As for the the water resistance? It’s 6000 meters—roughly 20,000 feet. At that depth, the water pressure is about 7.5 tons. And think about that for a moment. That’s the weight of a fully grown elephant.
Despite the extreme water resistance, the Ultra Deep is relatively svelte for what it does, measuring 45.5 mm across and just a tiny bit over 18 mm thick. It is, by no means, a small watch, but nothing too out-there either.
They also gave it several colorways that would make it more appealing to people who wouldn’t be wearing it down the Mariana Trench (which is, to be honest, most of us). There are five versions of the Ultra Deep: four in steel, and one in titanium. They come in either a steel bracelet, a rubber strap, or a special NATO strap. The NATO strap is made out of repurposed fishing nets recovered from the oceans, so that’s a nice nod to sustainability.
It’s a watch that, as Omega calls it, “depth defying.” The 6000 meters of water resistance is likely more than you will ever need. But that isn’t the point. The point is to mark one of the most daring expeditions in recent history. And that’s something people can actually get behind: the not-so-little watch that could. Likely the most waterproof production watch in the world.
And in an age of Waze and Google Maps, it’s an exciting thing to see that the spirit of exploration is still alive. That not everywhere in the world has been mapped, and some things still remain to be found.
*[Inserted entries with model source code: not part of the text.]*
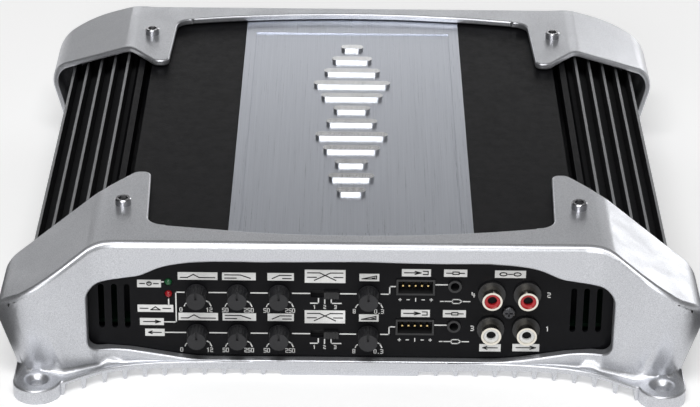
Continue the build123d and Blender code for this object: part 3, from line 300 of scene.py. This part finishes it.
# %% [markdown]
# ## Black powder coat
# The extrusion is powder coated and its fin tips are machined bare; their light colour also
# stands in for a painted highlight along the tips. A slight painted sheen of the same colour
# lightens all the fins. One mask holds both: it is full where a surface between or on the fins
# looks straight up, slight on the rest of the fins, and nil on the deck.

# %% Black powder coat
COAT = (0.006, 0.006, 0.007)
# Bare tip colour: the tips are machined bare, and the same colour paints their highlight and
# the fins' sheen.
BARE_TIP_AND_SHEEN = (0.30, 0.305, 0.315)
# Painted sheen: this share of the bare colour lightens every fin face.
FIN_SHEEN = 0.10             # bare metal showing through all over the fins
FIN_ZONE = 0.099            # the fins begin this far from the middle
UPWARD = 0.97               # a normal with more Z than this looks straight up


def black_coat():
    """Powder coat on the extrusion, with bare tips, a painted highlight on them and a painted
    sheen on its fins.
    """
    material = new_finish("black_coat", COAT, roughness=0.42, Specular_IOR_Level=0.04)
    vector = place_on_object(material)
    geometry = material.node_tree.nodes.new("ShaderNodeNewGeometry")
    facing = material.node_tree.nodes.new("ShaderNodeSeparateXYZ")
    link(material, geometry.outputs["Normal"], facing.inputs["Vector"])
    place = material.node_tree.nodes.new("ShaderNodeSeparateXYZ")
    link(material, vector, place.inputs["Vector"])
    upward = maths(material, "GREATER_THAN", facing.outputs["Z"], UPWARD)
    # Painted highlight and sheen: full where a fin face looks up, a little on every other fin
    # face.
    tip_and_sheen = maths(material, "MULTIPLY_ADD", upward, 1.0 - FIN_SHEEN, FIN_SHEEN)
    across = maths(material, "ABSOLUTE", place.outputs["X"])
    bare_and_sheen = maths(material, "MULTIPLY", tip_and_sheen,
                 maths(material, "GREATER_THAN", across, FIN_ZONE))
    link(material, ramp(material, bare_and_sheen, 0.0, 1.0, COAT, BARE_TIP_AND_SHEEN),
         shader_of(material).inputs["Base Color"])
    link(material, bare_and_sheen, shader_of(material).inputs["Metallic"])
    link(material, spread(material, noise(material, vector, 260.0), 0.36, 0.48),
         shader_of(material).inputs["Roughness"])
    bump(material, noise(material, vector, 1500.0, detail=3.0), 0.35, 0.00015)
    return material


print("fins begin", FIN_ZONE / MM, "mm from the middle")

# %% [markdown]
# ## Metal finishes
# The caps are castings under a metallic silver paint: a fine sparkle of flakes and a
# slight orange-peel texture. The centre plate is brushed along its length: its grain is a
# noise drawn out two hundred times. Screws, pins and shells are plain metal with faint wear.

# %% Metal finishes
def cast_silver():
    """Silver paint on a casting."""
    material = new_finish("cast_silver", (0.56, 0.57, 0.60), metallic=0.85, roughness=0.34)
    vector = place_on_object(material)
    flakes = noise(material, vector, 2600.0, detail=2.0, rough=0.7)
    silver = ramp(material, flakes, 0.30, 0.72, (0.45, 0.46, 0.49), (0.72, 0.73, 0.76))
    link(material, silver, shader_of(material).inputs["Base Color"])
    link(material, spread(material, noise(material, vector, 90.0), 0.32, 0.42),
         shader_of(material).inputs["Roughness"])
    bump(material, flakes, 0.22, 0.00012)
    return material


def brushed_metal(name, dark, light, stretch, rough_low, rough_high):
    """Metal with a grain: stretch is small along the lines and large across them."""
    material = new_finish(name, light, metallic=1.0, roughness=0.34)
    vector = place_on_object(material, stretch)
    lines = noise(material, vector, 1.0, detail=5.0, rough=0.75)
    link(material, ramp(material, lines, 0.30, 0.70, dark, light),
         shader_of(material).inputs["Base Color"])
    link(material, spread(material, lines, rough_low, rough_high),
         shader_of(material).inputs["Roughness"])
    bump(material, lines, 0.30, 0.00006)
    return material


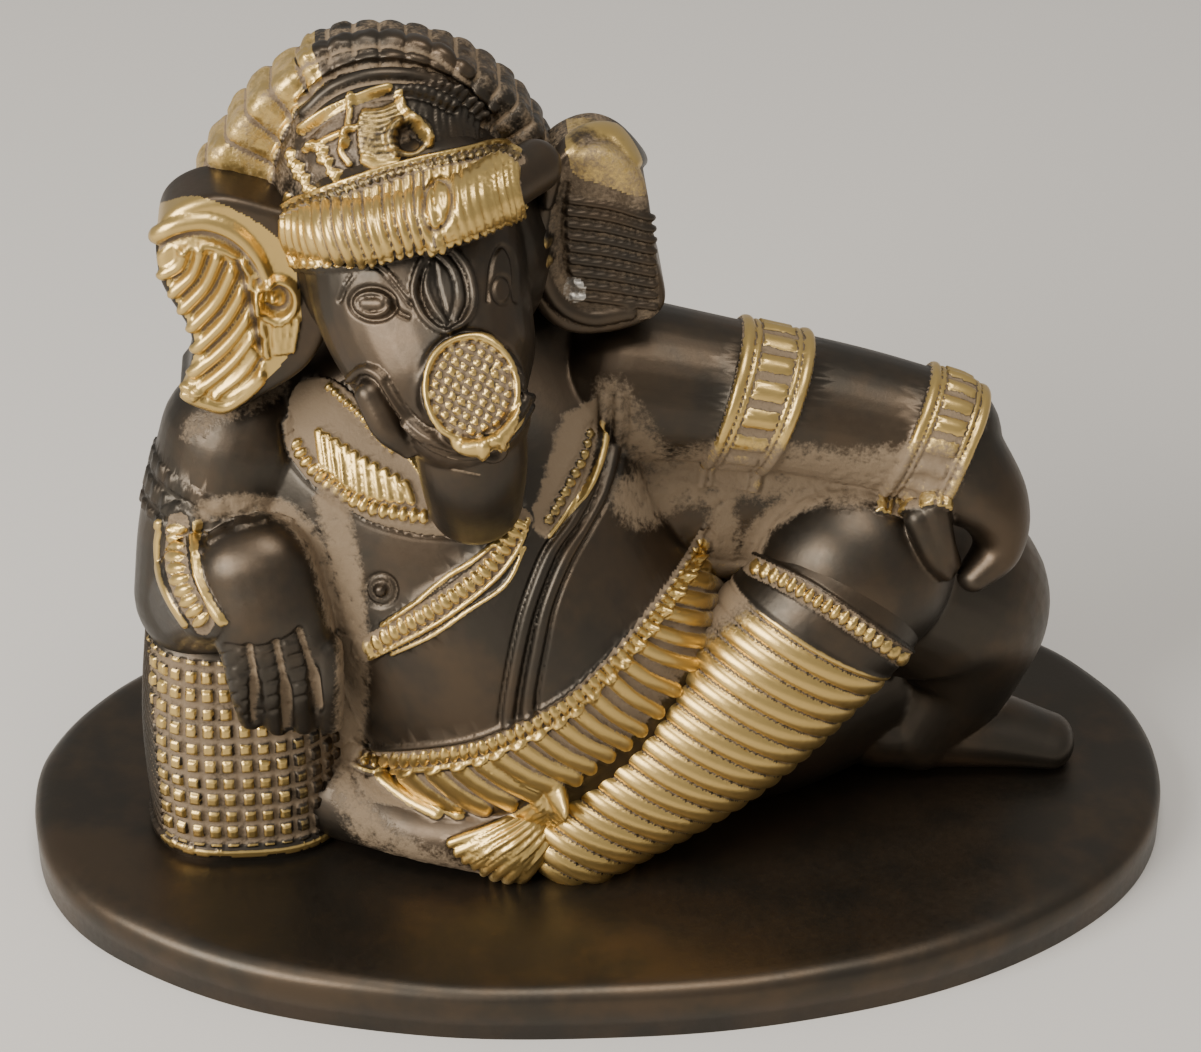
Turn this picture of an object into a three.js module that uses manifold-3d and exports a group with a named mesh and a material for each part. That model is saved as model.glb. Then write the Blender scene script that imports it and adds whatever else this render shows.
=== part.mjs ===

As we end the conversation with Raynald, we ask him a few more questions, and our time with him is up. He tells us what it’s like to be here, in Omega, at this time, when they’ve just made a breakthrough. He tells us that Omega was here before we were born, before he was born, though it is, to him, “still so fresh.” And I suppose what he means is that, even after nearly 200 years, there are still things to be discovered.
And just like this new breakthrough, that probably is—and will likely always be—the point.